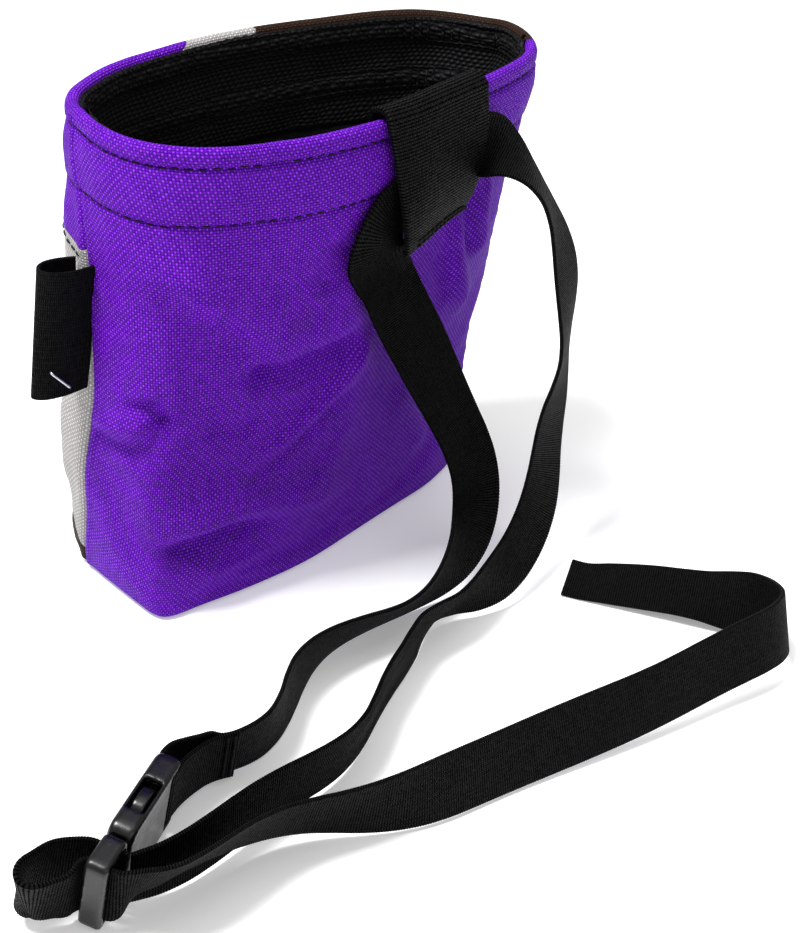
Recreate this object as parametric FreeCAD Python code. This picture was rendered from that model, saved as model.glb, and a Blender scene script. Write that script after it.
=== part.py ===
import FreeCAD
import Part
import math
import os
from FreeCAD import Vector as V

# Treat pouch on a belt.  Millimetres, +Z up, the boxed bottom on Z = 0.
# The wearer side (back panel, belt loop) faces -Y, +X runs along the mouth.
# Left means -X and right means +X throughout.

os.makedirs("parts", exist_ok=True)

# ---------------------------------------------------------------------------
# Driving dimensions
# ---------------------------------------------------------------------------
POUCH_H = 156.0
CLOTH_T = 1.2
SEAM_GAP = 0.3                      # between neighbouring cloth pieces
INSIDE_OFF = CLOTH_T + SEAM_GAP     # nothing inside the cloth comes nearer to its outer face
OVERSHOOT = 2.0                     # cutters run this far past the ends of a wall
LINING_OFF = 1.8                    # the lining starts this far inside the outer face
LINING_T = 0.8
FLEECE_TOP = 114.0
COLLAR_OFF = 2.9
COLLAR_T = 1.0
COLLAR_Z0 = 108.0
STIFFENER_Z0, STIFFENER_Z1 = 136.5, 148.5
STITCH_UPPER_Z = 151.5
STITCH_LOWER_Z = 134.0
THREAD_T = 0.6
THREAD_CLEAR = 0.2                  # thread rows stand this far off the cloth
BELT_W = 20.0
WEBBING_T = 1.3                     # belt, belt loop and side elastic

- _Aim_
Extract the complete listing above, reproducing each line exactly.

- _The reply_
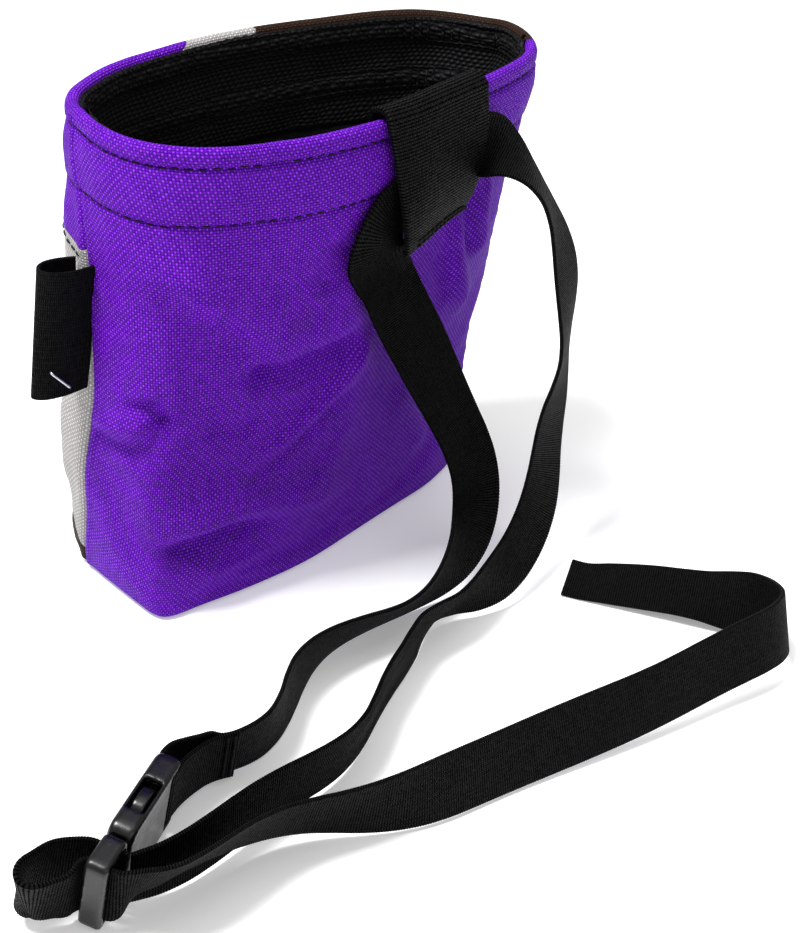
Recreate this object as parametric FreeCAD Python code. This picture was rendered from that model, saved as model.glb, and a Blender scene script. Write that script after it.
=== part.py ===
import FreeCAD
import Part
import math
import os
from FreeCAD import Vector as V

# Treat pouch on a belt.  Millimetres, +Z up, the boxed bottom on Z = 0.
# The wearer side (back panel, belt loop) faces -Y, +X runs along the mouth.
# Left means -X and right means +X throughout.

os.makedirs("parts", exist_ok=True)

# ---------------------------------------------------------------------------
# Driving dimensions
# ---------------------------------------------------------------------------
POUCH_H = 156.0
CLOTH_T = 1.2
SEAM_GAP = 0.3                      # between neighbouring cloth pieces
INSIDE_OFF = CLOTH_T + SEAM_GAP     # nothing inside the cloth comes nearer to its outer face
OVERSHOOT = 2.0                     # cutters run this far past the ends of a wall
LINING_OFF = 1.8                    # the lining starts this far inside the outer face
LINING_T = 0.8
FLEECE_TOP = 114.0
COLLAR_OFF = 2.9
COLLAR_T = 1.0
COLLAR_Z0 = 108.0
STIFFENER_Z0, STIFFENER_Z1 = 136.5, 148.5
STITCH_UPPER_Z = 151.5
STITCH_LOWER_Z = 134.0
THREAD_T = 0.6
THREAD_CLEAR = 0.2                  # thread rows stand this far off the cloth
BELT_W = 20.0
WEBBING_T = 1.3                     # belt, belt loop and side elastic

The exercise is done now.